El primer artículo de mi vida lo escribí tras el asesinato de Gregorio Ordóñez y se publicó en este periódico. Tenía mucho de impotencia y rabia, porque alguien de apenas 19 años escribía sobre el asesinato de un hombre joven al que no conocía, de quien sabía muy poco, pero con quien sentía al menos una cercanía: la de la edad, porque Gregorio Ordóñez tenía solo 36 años cuando fue acribillado por la espalda en el bar La Cepa de la Parte Vieja de San Sebastián, a cuya alcaldía se presentaba por el PP para las cercanas elecciones municipales de mayo. Compartía mesa con él María San Gil, ahora fuera de la pasarela política, que ha mantenido siempre idéntica postura de dignidad, rechazo y pulso férreo frente al matonismo etarra y la comprensión complaciente de sus cómplices civiles. Por cierto, me gustaría saber qué piensa ahora San Gil, cuando la banda derrotada por las Fuerzas y Cuerpos de Seguridad del Estado, el Código Penal, los jueces y la voluntad política --la democracia, en suma-- anuncia su rendición, teniendo en cuenta que se disolvió para la vida real en los arcenes de sus propias carreteras comarcales más o menos en 2011. Es decir: ya estaba rendida, por más que haya tardado siete años en convertir su disolución en una realidad verbal. No es nada nuevo: los terroristas y sus voceros siempre han jugado con los tiempos verbales y el lenguaje. Siempre lo han adulterado. Por eso cuando algunos, colmados --y colgados-- de buenas intenciones en Euskadi y el resto de España pidieron diálogo en los años de plomo, ETA respondió asesinando a Francisco Tomás y Valiente y Ernest Lluch. Porque si había dos hombres que habían hecho del discurso democrático y la palabra humanista un territorio franco de encuentro, una posibilidad de salvoconducto verbal dentro de la selva frondosa y aguerrida del fundamentalismo, eran Lluch y Tomás y Valiente. Por eso ETA, al matarlos, enviaba un mensaje a los psicoanalistas del terrorismo igualmente verbal, pero transido del dolor de cuerpos: aquí no hay ni habrá diálogo, almas de cántaro. Aquí ya solo quedan los casquillos y el reguero de sangre en el despacho de la facultad o sobre la acera, como asesinaron también al periodista José Luis López Lacalle, y nuestro único discurso es el depósito de cadáveres.
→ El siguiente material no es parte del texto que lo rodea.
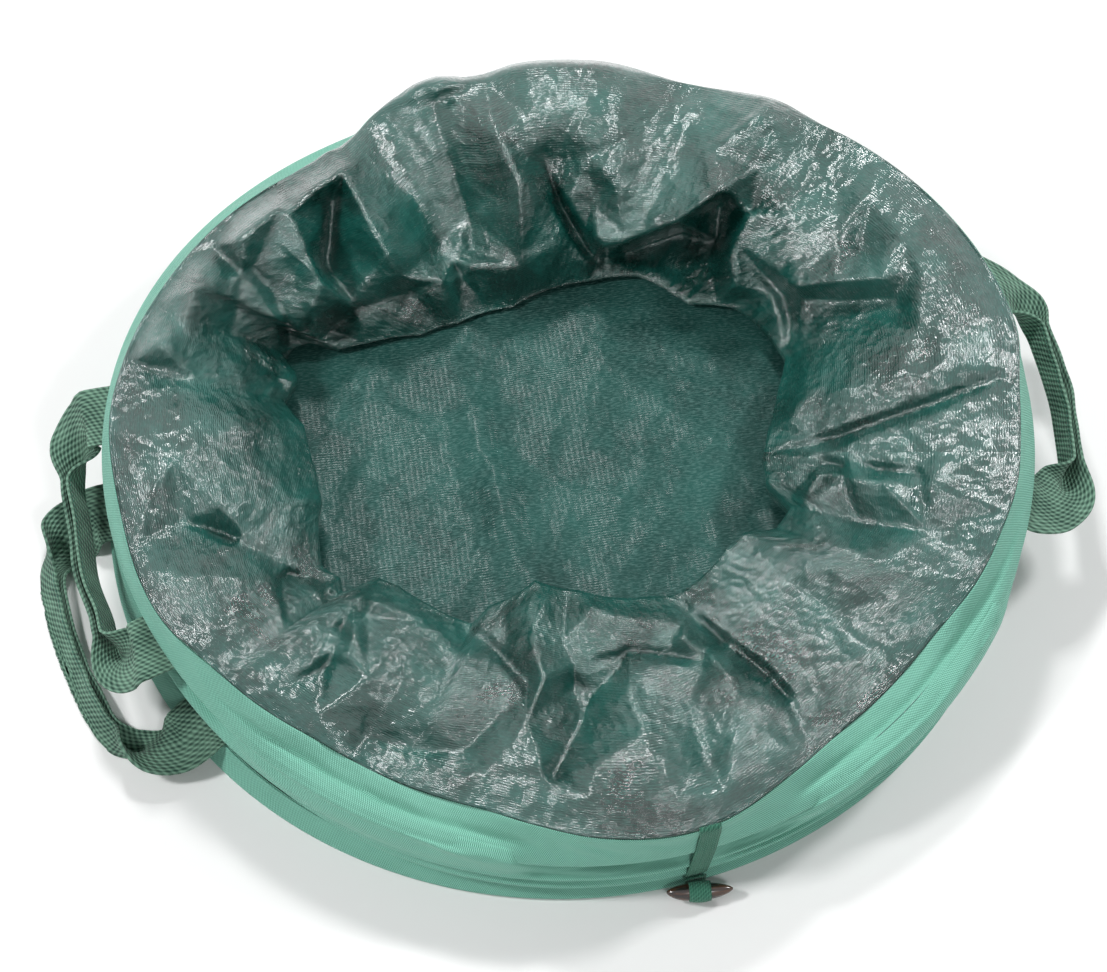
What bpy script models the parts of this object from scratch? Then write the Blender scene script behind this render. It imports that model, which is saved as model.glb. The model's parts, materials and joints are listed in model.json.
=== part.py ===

Recuerdo a Gregorio Ordóñez. El tiempo se detuvo para él y lo seguiremos viendo con su flequillo alzado, en ese desenfado juvenil que se activa en sus ojos, recortados por una voluntad que parece dueña de su determinación. Gregorio Ordóñez fue importante y lo sigue siendo en nuestro recuerdo de aquellos años por lanzar un mensaje claro y duro desde el corazón de las tinieblas. Por pasearse por San Sebastián igual que un vasco más ante el peligro, porque lo que había en Euskadi era un estado del terror que todavía perdura en algunas localidades pequeñas a las que para algunos aún parece no haber llegado la civilización. El «síndrome del norte»: esos guardias civiles que volvían trastornados si no habían volado antes por los aires, después de pasarse cuatro años mirando cada día debajo de su coche mientras sus esposas y sus hijos sufrían el vacío o el acoso en la cola del supermercado y el colegio. Años terribles en los que despertábamos casi cada mañana con un asesinato o una nueva masacre: en la plaza de la República Dominicana en Madrid, en la casa cuartel de Zaragoza o en el Hipercor de Barcelona.

Después, Miguel Ángel Blanco. Su ejecución en directo. Por primera vez un lehendakari, José Antonio Ardanza, condenaba a ETA públicamente ante las cámaras de televisión. Habían tardado. Hasta Javier Arzalluz, hoy felizmente desaparecido de la vida pública, con esa voz áspera de lengua como papel de lija, desde esa especie de odio cerril y ultramontano, había dicho a los jóvenes cachorros de ETA: «Vosotros agitad las ramas, que nosotros recogeremos el fruto». Aquello ya no era ni independencia ni lucha política: aquello era un odio desmedido hacia un enemigo invisible --o sea: nosotros-- que conviene no olvidar, porque el rencor tribal tiende a reproducirse en sus vértices propagandísticos.

Tantos años después, ETA anuncia su fin cuando ya estaba más que acabada. Por respeto a las víctimas y a la verdad, no debemos permitir que sus albaceas reescriban lo que sucedió. Atrás quedaron casi mil hombres y mujeres asesinados, además de secuestrados, extorsionados, acosados y expulsados de su tierra. Hoy la luz está sobre el Estado y la gente que ha vencido al terror. Hoy la luz está sobre la democracia.